Worldgen is the first meaningful decision

World generation is the “heart of the game” in the Dwarf Fortress wiki, and that framing fits the way experienced players actually approach it. Advanced world generation, also called detailed mode, sits behind the main menu and opens up far more control than the basic setup screen. It decides how long history runs, how much the simulation has to carry, and how much of that history you will have to manage later in Fortress Mode or explore in Adventure Mode.

The default setup is usually fine if you just want to get in and play. If you already know you want a curated world, the advanced screen gives you the tools to build one without spending extra time on a giant, noisy simulation you do not actually want.

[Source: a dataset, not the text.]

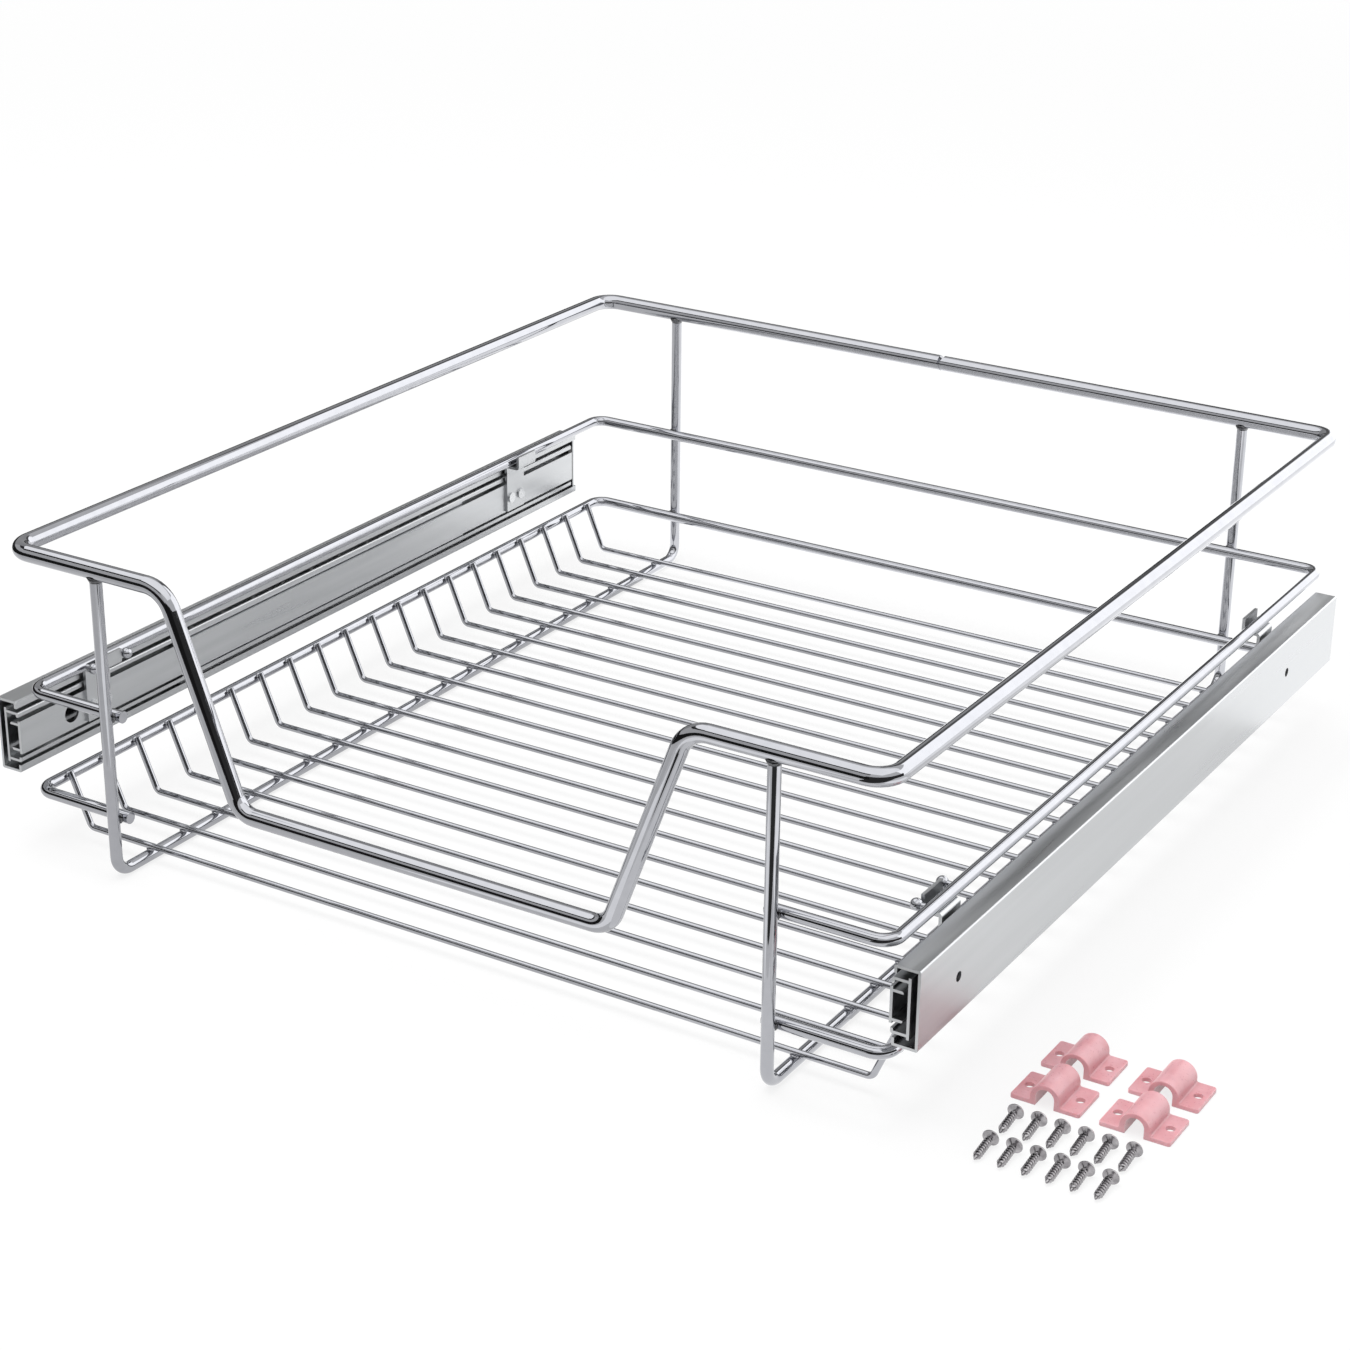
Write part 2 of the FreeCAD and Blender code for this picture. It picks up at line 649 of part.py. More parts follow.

Why world size is a gameplay choice, not a cosmetic one

Freaky James’s most direct recommendation is Medium Island. The reason is simple and very Dwarf Fortress: it keeps the world manageable while still generating enough material to matter. Medium is a strong fit because it helps with FPS and still leaves you with lots of things generated in the world. It is also the size that lets you feel like you can actually see the whole world, which is a real advantage when you are trying to keep long campaigns organized in your head.

Small Island pushes the same logic further. If you want better performance, a smaller world, or something easier to explore in Adventure Mode, it is a sensible choice. That smaller footprint can make the game feel less sprawling, and for some players that is the whole point.

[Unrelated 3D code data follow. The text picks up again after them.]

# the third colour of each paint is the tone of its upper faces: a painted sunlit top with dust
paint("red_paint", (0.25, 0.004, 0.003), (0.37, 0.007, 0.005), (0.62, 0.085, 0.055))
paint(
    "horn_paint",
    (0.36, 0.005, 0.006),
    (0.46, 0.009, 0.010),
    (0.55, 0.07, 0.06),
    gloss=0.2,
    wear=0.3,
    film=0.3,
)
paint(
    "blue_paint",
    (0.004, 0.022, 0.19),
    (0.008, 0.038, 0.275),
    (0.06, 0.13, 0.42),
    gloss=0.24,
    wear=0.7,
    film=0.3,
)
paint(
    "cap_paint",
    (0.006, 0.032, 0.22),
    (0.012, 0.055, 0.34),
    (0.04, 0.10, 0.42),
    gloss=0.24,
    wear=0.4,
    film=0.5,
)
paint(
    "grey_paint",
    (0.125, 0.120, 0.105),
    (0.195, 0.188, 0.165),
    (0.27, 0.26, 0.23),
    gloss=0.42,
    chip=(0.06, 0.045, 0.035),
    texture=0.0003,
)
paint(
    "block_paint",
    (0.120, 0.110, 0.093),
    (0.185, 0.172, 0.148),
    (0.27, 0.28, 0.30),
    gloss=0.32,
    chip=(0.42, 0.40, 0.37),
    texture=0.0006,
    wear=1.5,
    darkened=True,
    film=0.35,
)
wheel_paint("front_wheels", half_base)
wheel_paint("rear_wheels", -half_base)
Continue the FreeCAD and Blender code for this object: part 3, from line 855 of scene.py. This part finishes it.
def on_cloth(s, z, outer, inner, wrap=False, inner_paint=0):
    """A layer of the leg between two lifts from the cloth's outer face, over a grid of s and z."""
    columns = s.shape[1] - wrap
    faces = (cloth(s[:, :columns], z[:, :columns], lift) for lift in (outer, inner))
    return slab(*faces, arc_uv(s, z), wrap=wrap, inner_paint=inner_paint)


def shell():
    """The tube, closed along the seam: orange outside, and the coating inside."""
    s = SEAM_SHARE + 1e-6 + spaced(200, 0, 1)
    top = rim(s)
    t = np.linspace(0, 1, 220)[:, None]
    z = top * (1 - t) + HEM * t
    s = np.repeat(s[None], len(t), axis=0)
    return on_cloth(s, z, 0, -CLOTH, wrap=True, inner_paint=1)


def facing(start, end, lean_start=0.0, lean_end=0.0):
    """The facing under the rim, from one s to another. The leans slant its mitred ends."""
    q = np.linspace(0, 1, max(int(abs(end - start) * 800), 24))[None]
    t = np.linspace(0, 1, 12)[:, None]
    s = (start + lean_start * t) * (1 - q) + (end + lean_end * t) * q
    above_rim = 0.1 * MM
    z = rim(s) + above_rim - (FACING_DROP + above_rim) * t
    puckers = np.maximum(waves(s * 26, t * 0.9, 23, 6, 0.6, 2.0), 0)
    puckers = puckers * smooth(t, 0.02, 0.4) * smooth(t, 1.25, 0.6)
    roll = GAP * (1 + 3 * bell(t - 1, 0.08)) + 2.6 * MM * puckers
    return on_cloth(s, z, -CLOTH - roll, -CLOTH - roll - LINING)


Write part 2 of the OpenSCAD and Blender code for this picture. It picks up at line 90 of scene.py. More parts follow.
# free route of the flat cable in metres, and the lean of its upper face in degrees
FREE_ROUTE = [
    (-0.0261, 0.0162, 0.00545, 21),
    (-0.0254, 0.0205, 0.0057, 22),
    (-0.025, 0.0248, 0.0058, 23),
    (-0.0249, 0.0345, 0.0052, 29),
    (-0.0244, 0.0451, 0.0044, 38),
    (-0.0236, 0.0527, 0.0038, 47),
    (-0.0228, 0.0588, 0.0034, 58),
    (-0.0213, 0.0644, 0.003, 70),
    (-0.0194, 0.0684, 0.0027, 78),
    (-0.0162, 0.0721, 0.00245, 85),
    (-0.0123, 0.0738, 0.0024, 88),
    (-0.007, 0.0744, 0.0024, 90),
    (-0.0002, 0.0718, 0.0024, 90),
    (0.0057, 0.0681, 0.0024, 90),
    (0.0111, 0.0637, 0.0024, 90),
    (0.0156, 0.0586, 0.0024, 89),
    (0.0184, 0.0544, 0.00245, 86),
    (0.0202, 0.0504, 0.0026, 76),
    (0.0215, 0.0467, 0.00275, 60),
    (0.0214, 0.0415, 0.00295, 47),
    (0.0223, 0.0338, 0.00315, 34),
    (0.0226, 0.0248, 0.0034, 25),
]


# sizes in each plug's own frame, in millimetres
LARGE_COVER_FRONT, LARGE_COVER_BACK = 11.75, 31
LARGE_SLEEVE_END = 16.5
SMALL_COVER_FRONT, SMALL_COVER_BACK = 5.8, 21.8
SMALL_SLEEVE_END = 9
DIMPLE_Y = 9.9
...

Bigger worlds still have a place. If you want a denser stage for wandering history, larger population spread, or a broader sense of a living setting, the larger options are still worth considering. More world means more simulation and more load.

History length does more than fill a timeline

In advanced mode, “End Year” is the setting that controls how long the world runs before you start playing. The first playable year begins when world generation stops, and by default that happens at year 100. In advanced mode, you can set the stop point to exact values, with available endpoints ranging from 5 to 500 years.

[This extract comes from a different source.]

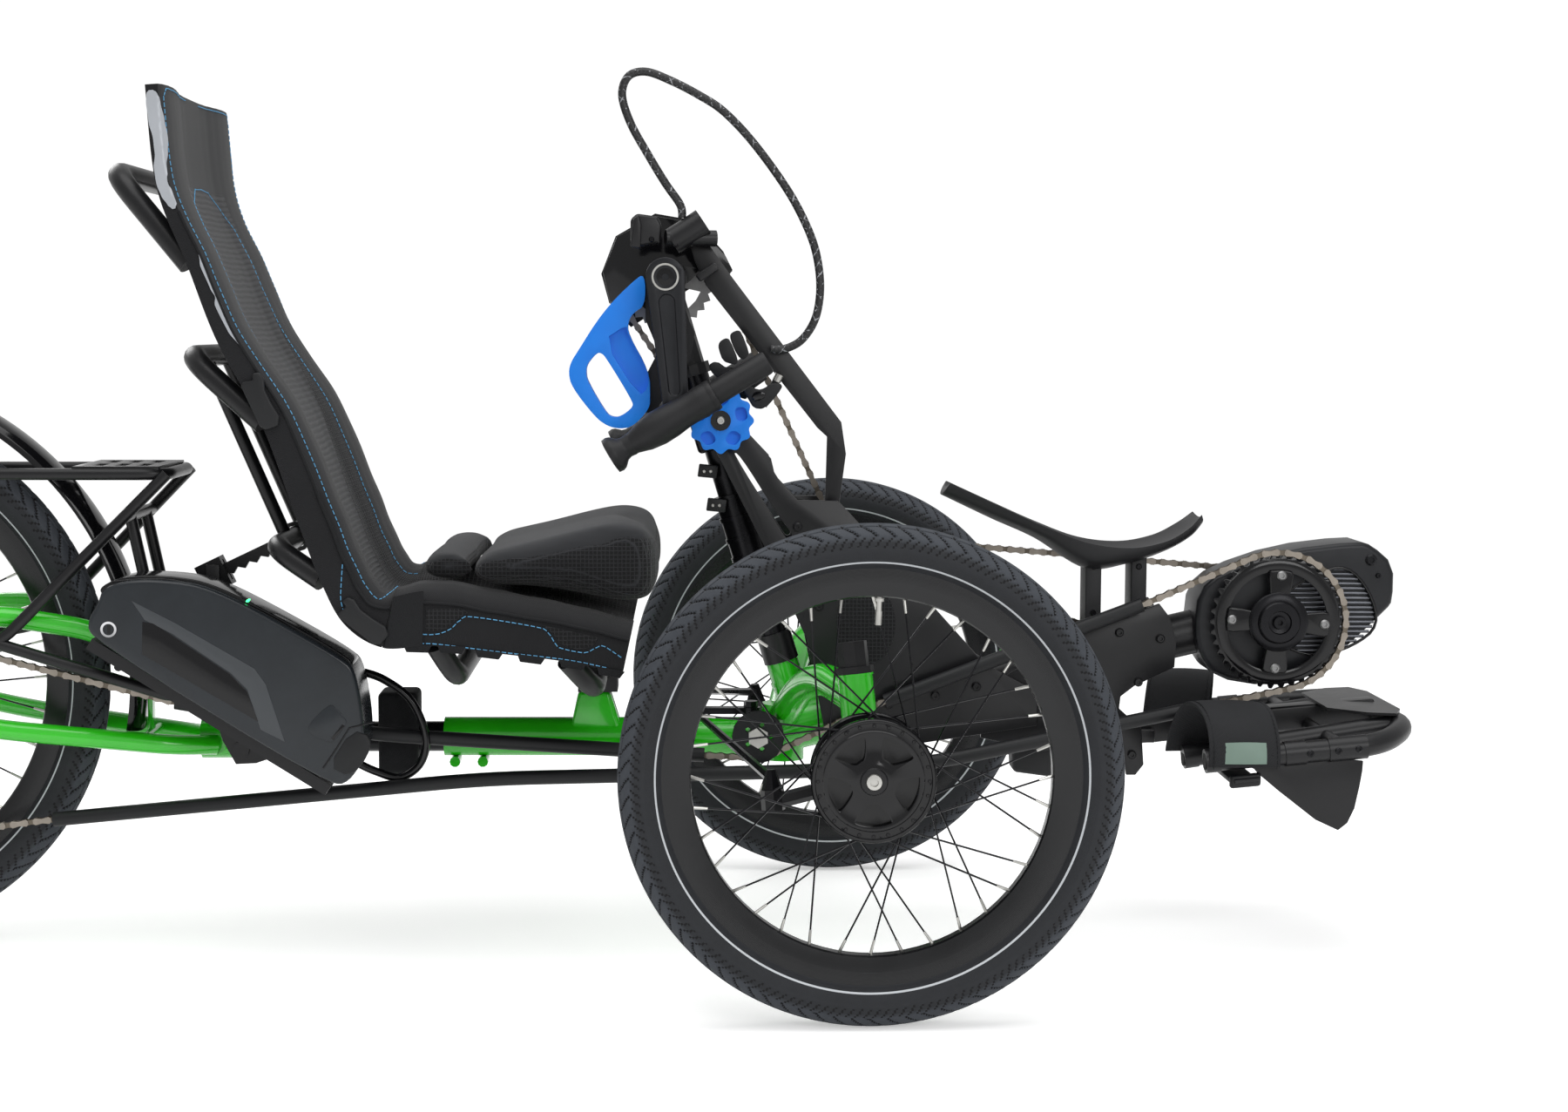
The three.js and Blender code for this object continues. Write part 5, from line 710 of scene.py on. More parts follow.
def bar_pattern(length, radius, sides, taper=1.0):
    bpy.ops.mesh.primitive_cone_add(vertices=sides, radius1=radius * MM, radius2=radius * taper * MM,
                                    depth=length, location=(0, 0, length / 2), end_fill_type="NGON")
    bpy.ops.object.transform_apply(location=True, rotation=True, scale=True)
    return bpy.context.view_layer.objects.active


def spokes_of(name, lines, body):
    length = (lines[0][1] - lines[0][0]).length
    places = [aligned(start, end) for start, end in lines]
    trim(copies(name + "_spokes", bar_pattern(length, 1.0, 6), places), body, ANODISED, "wheel_alloy")
    places = [aligned(end, start) for start, end in lines]
    trim(copies(name + "_nipples", bar_pattern(0.014, 1.7, 8, 0.8), places), body, STEEL, "wheel_alloy")


# %% Front drum hub
def pocket(centre, y, side, index):
    middle = math.pi / 2 + 2 * math.pi * (index + 0.5) / 5
    half = math.radians(26)
    outline = [polar(centre, 45, middle - half + half * 2 * j / 6) for j in range(7)]
    outline += [polar(centre, 23, middle + share * half) for share in (0.55, 0, -0.55)]
    face = y + side * 30
    return plate("pocket", round_outline(outline, 2), face - side * 13, face + side * 6)


def drum_hub(name, y, side):
    outer = [(51, 22), (53, 22.4), (60.5, 22.6), (61.5, 24), (61.5, 28), (60, 30), (57.5, 30), (56.8, 29),
             (50, 29.2), (49, 30.2), (46, 30.2), (44, 29.6), (19, 29.6), (17.5, 30.4), (9.2, 30.4)]
    inner = [(51, -22), (58, -22.5), (60, -24), (60, -28), (57, -30), (40, -30.5), (9.2, -30.5)]
    profile = [(r, y + side * w) for r, w in outer + inner[::-1]]
    hub = turned(name, profile, FRONT_AXLE, 96)
    carve(hub, [pocket(FRONT_AXLE, y, side, i) for i in range(5)])
    return soften(hub, 1.2, 3, 40)


def flange_heads(name, y, side, body):
    turn = Matrix.Rotation(side * -math.pi / 2, 4, "X")
    spots = [on_circle(FRONT_AXLE, 54.5, angle, y + side * 29.1) for angle in turns(24)]
    places = [Matrix.Translation(spot) @ turn for spot in spots]
    return trim(copies(name, bar_pattern(0.0012, 2.0, 10, 0.7), places), body, POWDER, "wheel_alloy")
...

Shorter histories generate more quickly, which helps with startup time, and they keep the world younger. The longer the world history, the more megabeasts are confronted and killed off, which makes the world safer for civilization. A shorter history preserves more of the dangerous old stuff, which means more megabeasts, more ancient threats, and more historical actors still roaming around when you finally embark.

Dwarf Fortress worlds usually move through the Age of Myth, then the Age of Legends, and then the Age of Heroes. World size may affect how long an age lasts, so size and history length are working together even when you are only touching one setting. If you want a world that feels older, safer, and more settled, longer histories help. If you want a world that still has teeth, shorter histories are often the better trade.

Island worlds can feel alive or strangely empty

Island settings are attractive because they create neat, self-contained worlds, but they can also produce odd geography. Island worlds can strand civilizations without land connections, which reduces interaction and can make the world feel less alive unless you regenerate it. That is the catch with a highly curated map: if you isolate too hard, you can accidentally cut off the trade routes, invasions, and historical movement that make Dwarf Fortress feel like a breathing simulation.

A smaller or island-heavy world can be excellent if you want cleaner planning and faster loading, but you still need enough connective tissue for trade routes, invasions, and historical movement.

The community already treats worldgen like a loadout

Players share custom presets and tune settings like caverns, erosion, and world size in Steam Community discussions. DFFD also hosts pregenerated worlds and worldgen files, so players do not treat worldgen as disposable; they reuse and refine it.

An archived worldgen example includes presets built with performance in mind because of long-running worlds and FPS issues.